The cobbled Rue Mouffetard was surprisingly quiet as I strolled up there on my way to ‘lunch’. It seems anytime from after 12 noon until dinner time, the waiters invite you to their establishment with ‘do you want to have lunch’. So I guess around 3pm I had lunch.
Sitting in cafés in Paris was something that eluded me to an extent. Although I liked the romantic notion of whiling away a few hours in the afternoon, people gazing, I always felt I should be out and about exploring the city. These days I find great enjoyment and comfort in the knowledge that I can now do this. No need to rush but to simply enjoy being in Paris.
Rarely do I post food shots but couldn’t resist teasing my instagram mates who wished they were in Paris also. It worked, they replied, and it inspired an idea.
I try to be mindful of not pulling out the camera in cafés and upsetting local diners, pointing a camera in their faces, including them in photos they would rather not be in.
Normally when I have been polite and asked permission to photograph something, I am confronted with a protective, resounding no!
Explaining that my French is not good – oui, the maitre’d listens as I continue to stumble out my poor French; I do a blog on Paris and would he mind if I take a few shots.
Not only did he say yes he gave me a full guided tour!
Although I have been to La Contrescarpe a number of times, I had never ventured inside and always opted for the terrace.
He lead me through cozy pockets of the cafe, timber floors, comfy lounge chairs and books that people are welcome to read.
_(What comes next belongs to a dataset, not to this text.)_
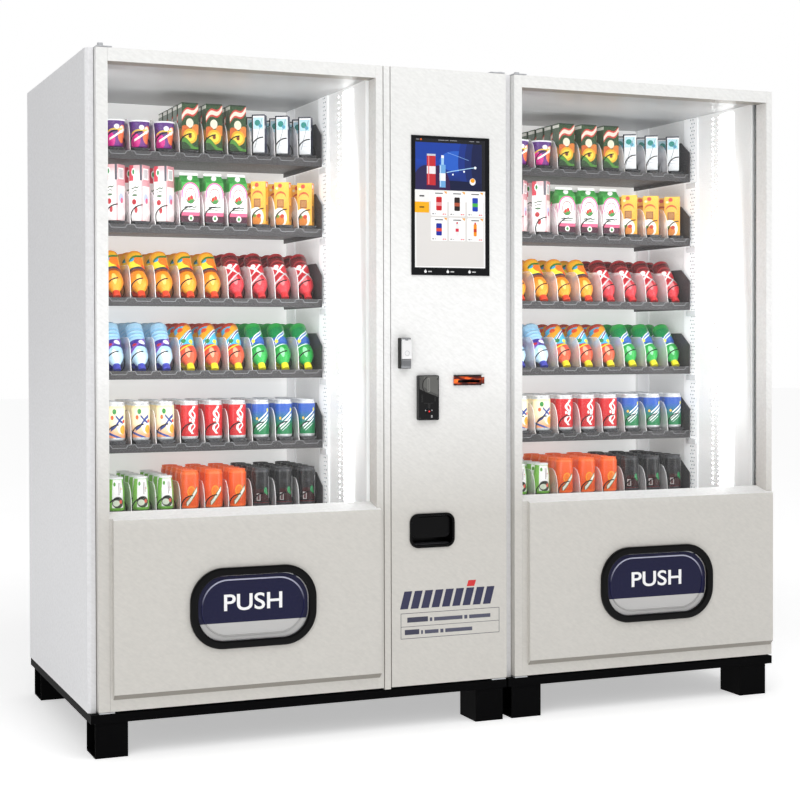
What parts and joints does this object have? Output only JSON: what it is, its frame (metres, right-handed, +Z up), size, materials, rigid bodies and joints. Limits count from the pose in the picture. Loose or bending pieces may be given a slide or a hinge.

A quiet sunken alcove down the back allows for intimate meetings he points out, one group meet every week, they are artists, the other group meeting three times a week to discuss politics and philosophy.
The French doors opening out onto the covered heated patio was another surprise I was not anticipating.
Assuming that the patrons observed the maitre’d guide me on a tour of the premises perhaps that was what made them feel more at ease when I took my photos of the interior.
Paris, always full of pleasant surprises.